### DATA PROVIDED:
>>>

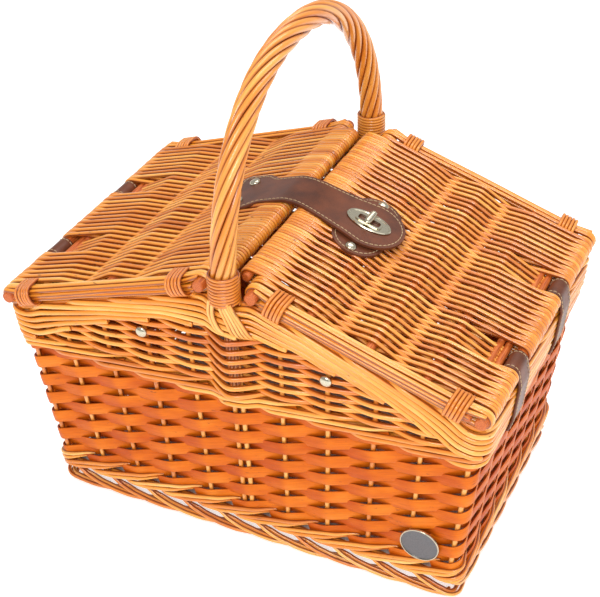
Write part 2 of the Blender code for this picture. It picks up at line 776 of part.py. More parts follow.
def slot_plate(pivot, mat):
    """Oval eyelet plate on the tongue; its slot lets the turned knob through."""
    hx, hy = SLOT_HALF[0] - 0.0005, SLOT_HALF[1] - 0.0005
    slot = [(-hx, -hy), (hx, -hy), (hx, hy), (-hx, hy)]
    plate = flat_plate([oval(*PLATE_HALF), slot], PLATE_THICKNESS)
    level = TONGUE_LEVEL + LEATHER + GAP + PLATE_THICKNESS / 2
    cx, cz = lid_place(1, LID_SPAN - LOCK_FROM_RIDGE, level)
    origin = pivot.matrix_world.translation
    hang(plate, pivot, "latch_slot_plate", mat)
    plate.location = (cx - origin.x, LOCK_Y, cz - origin.z)
    plate.rotation_euler = (0.0, LID_TILT, 0.0)


def latch_pad(pivot, mat, metal):
    """Round-ended leather pad under the lock on the right lid, with a rivet at each end.

    The right lid's own Y runs to the front, so the lock lies at -LOCK_Y along it.
    """
    centre = LID_SPAN - LOCK_FROM_RIDGE
    straight = PAD_HALF_V - PAD_HALF_U
    steps = 10
    outline = []
    for sign in (1, -1):
        for k in range(steps + 1):
            t = math.pi * k / steps
            outline.append((centre + sign * PAD_HALF_U * math.cos(t),
                            sign * (straight + PAD_HALF_U * math.sin(t)) - LOCK_Y))
    low = WEAVE_HALF_THICKNESS + GAP
    pad = flat_plate([outline], LEATHER)
    pad.location.z = low + LEATHER / 2
    pad = to_mesh(pad)
    places = [(centre, PAD_RIVET_V - LOCK_Y), (centre, -PAD_RIVET_V - LOCK_Y)]
    boolean(pad, holes_at("latch_pad_holes", places, SHANK_RADIUS + GAP, pivot), "DIFFERENCE")
    hang(pad, pivot, "latch_pad", mat)
    for label, (x, y) in zip(("front", "back"), places):
        rivet = turned(rivet_profile(LEATHER))
        rivet.location = (x, y, low + LEATHER)
        hang(rivet, pivot, f"latch_pad_rivet_{label}", metal)


def lock_post(pivot, mat):
    """Flanged post that carries the turning knob."""
    low = WEAVE_HALF_THICKNESS + LEATHER + 2 * GAP
    top = TONGUE_LEVEL + LEATHER + GAP + PLATE_THICKNESS + 0.0018
    profile = [(0.0, top), (POST_RADIUS, top), (POST_RADIUS, low + 0.0012),
               (POST_FLANGE_RADIUS, low + 0.0012), (POST_FLANGE_RADIUS, low), (0.0, low)]
    post = turned(profile)
    hang(post, pivot, "lock_post", mat)
    post.location = (LID_SPAN - LOCK_FROM_RIDGE, -LOCK_Y, 0.0)
    return top


def turn_knob(lid_empty, level, mat):
    """Short bar that lies across the slot when locked and turns a quarter to let it off."""
    x, z = lid_place(1, LID_SPAN - LOCK_FROM_RIDGE, level + GAP)
    pivot = empty("turn_knob_pivot", (x, LOCK_Y, z), (0.0, LID_TILT, 0.0))
    sx, sy, sz = KNOB_SIZE
    knob = box((-sx / 2, -sy / 2, 0.0), (sx / 2, sy / 2, sz), bevel=0.0015)
    hang(knob, pivot, "turn_knob", mat)
    return pivot


# ---------------------------------------------------------------- assembly
def build():
    clear_scene()
    mats = {
        "willow": material("willow", (0.72, 0.33, 0.08), 0.35),
        "split": material("split_wood", (0.75, 0.26, 0.04), 0.4),
        "stick": material("stick", (0.45, 0.16, 0.06), 0.5),
        "board": material("board", (0.62, 0.55, 0.47), 0.7),
        "leather": material("leather", (0.12, 0.035, 0.015), 0.45),
        "metal": material("nickel", (0.72, 0.68, 0.56), 0.2, 1.0),
        "badge": material("badge", (0.35, 0.36, 0.37), 0.4, 0.6),
    }
    base_floor(mats["board"])
    foot_border(mats["willow"])
    band("lower_wale", LOWER_WALE, WALE_PROUD, WALE_THICKNESS, mats["willow"])
    band("upper_wale", UPPER_WALE, WALE_PROUD, WALE_THICKNESS, mats["willow"])
    wall_weave(mats["split"])

    handle_bow(mats["willow"])
    bow_cutter = as_cutter(to_mesh(bow_tube(GAP)), "bow_clearance")
    for label, side in (("front", -1), ("back", 1)):
        holes = stud_holes(f"stud_holes_{label}", side)
        gable(f"gable_{label}", side, mats["willow"], bow_cutter, holes)
        long_rim(f"rim_{label}", side, mats["willow"], bow_cutter)
        handle_binding(f"handle_binding_{label}", side, mats["willow"])
        for name, x in (("left", -STUD_X), ("right", STUD_X)):
            wall_stud(f"stud_{label}_{name}", side, x, mats["metal"])
    end_rim("rim_left", -1, mats["willow"])
    end_rim("rim_right", 1, mats["willow"])
    badge_plate(mats["badge"])

    for label, side in (("left", -1), ("right", 1)):
        for place, y in zip(("front", "back"), STRAP_Y):
            hinge_strap(f"hinge_strap_{label}_{place}", side, y, mats["leather"])
    left = lid("left_lid", -1, mats)
    right = lid("right_lid", 1, mats)

    latch_base(left, mats["leather"], mats["metal"])
    x, z = lid_place(-1, EDGE_SPAN, STRAP_BASE_LEVEL + LEATHER / 2)
    tongue_pivot = empty("latch_tongue_pivot", (x, 0.0, z))
    bpy.context.view_layer.update()
    latch_tongue(tongue_pivot, mats["leather"])
    slot_plate(tongue_pivot, mats["metal"])
    latch_pad(right, mats["leather"], mats["metal"])
    level = lock_post(right, mats["metal"])
    turn_knob(right, level, mats["metal"])


build()
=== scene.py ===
from math import atan2, cos, hypot, pi, radians, sin, sqrt

import bpy
import numpy as np
from mathutils import Matrix, Vector


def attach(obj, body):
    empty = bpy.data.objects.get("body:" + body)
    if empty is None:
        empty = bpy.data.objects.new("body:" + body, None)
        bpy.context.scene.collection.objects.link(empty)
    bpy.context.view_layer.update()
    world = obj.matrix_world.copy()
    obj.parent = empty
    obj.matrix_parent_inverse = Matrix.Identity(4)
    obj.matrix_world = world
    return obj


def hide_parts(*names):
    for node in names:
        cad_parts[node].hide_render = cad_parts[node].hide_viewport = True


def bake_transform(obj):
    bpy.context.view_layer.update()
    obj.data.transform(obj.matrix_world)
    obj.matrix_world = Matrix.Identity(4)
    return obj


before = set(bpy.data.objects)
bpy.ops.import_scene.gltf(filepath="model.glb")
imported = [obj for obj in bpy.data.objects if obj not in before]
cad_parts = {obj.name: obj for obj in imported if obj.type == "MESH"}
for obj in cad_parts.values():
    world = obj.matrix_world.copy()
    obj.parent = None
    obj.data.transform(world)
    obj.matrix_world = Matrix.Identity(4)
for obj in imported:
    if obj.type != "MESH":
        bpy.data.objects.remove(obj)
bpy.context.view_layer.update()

# ---------------------------------------------------------------- driving dimensions (metres)
BOTTOM_HALF_LENGTH = 0.195
BOTTOM_HALF_WIDTH = 0.125
END_LEAN = 0.112
SIDE_LEAN = 0.0745
CORNER_RADIUS = 0.011
MID_HEIGHT = 0.100                # the level at which distances round the wall are measured

STAKES = 34                       # upright stakes round the body
STAKES_TO_CORNER = 5              # stakes from the front's middle to the corner
STAKE_STEP = 0.0392
STAKE_RADIUS = 0.0024
STAKE_DEPTH = -0.004              # stake centre line, inward from the wall's outer face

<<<

### PROMPT:
Begin with the line containing "x, z = lid_place(-1, EDGE_SPAN, STRAP_BASE_LEVEL", end with the line containing "for node in", and repeat every line in that stretch exactly.

### FULL ANSWER:
    x, z = lid_place(-1, EDGE_SPAN, STRAP_BASE_LEVEL + LEATHER / 2)
    tongue_pivot = empty("latch_tongue_pivot", (x, 0.0, z))
    bpy.context.view_layer.update()
    latch_tongue(tongue_pivot, mats["leather"])
    slot_plate(tongue_pivot, mats["metal"])
    latch_pad(right, mats["leather"], mats["metal"])
    level = lock_post(right, mats["metal"])
    turn_knob(right, level, mats["metal"])


build()
=== scene.py ===
from math import atan2, cos, hypot, pi, radians, sin, sqrt

import bpy
import numpy as np
from mathutils import Matrix, Vector


def attach(obj, body):
    empty = bpy.data.objects.get("body:" + body)
    if empty is None:
        empty = bpy.data.objects.new("body:" + body, None)
        bpy.context.scene.collection.objects.link(empty)
    bpy.context.view_layer.update()
    world = obj.matrix_world.copy()
    obj.parent = empty
    obj.matrix_parent_inverse = Matrix.Identity(4)
    obj.matrix_world = world
    return obj


def hide_parts(*names):
    for node in names:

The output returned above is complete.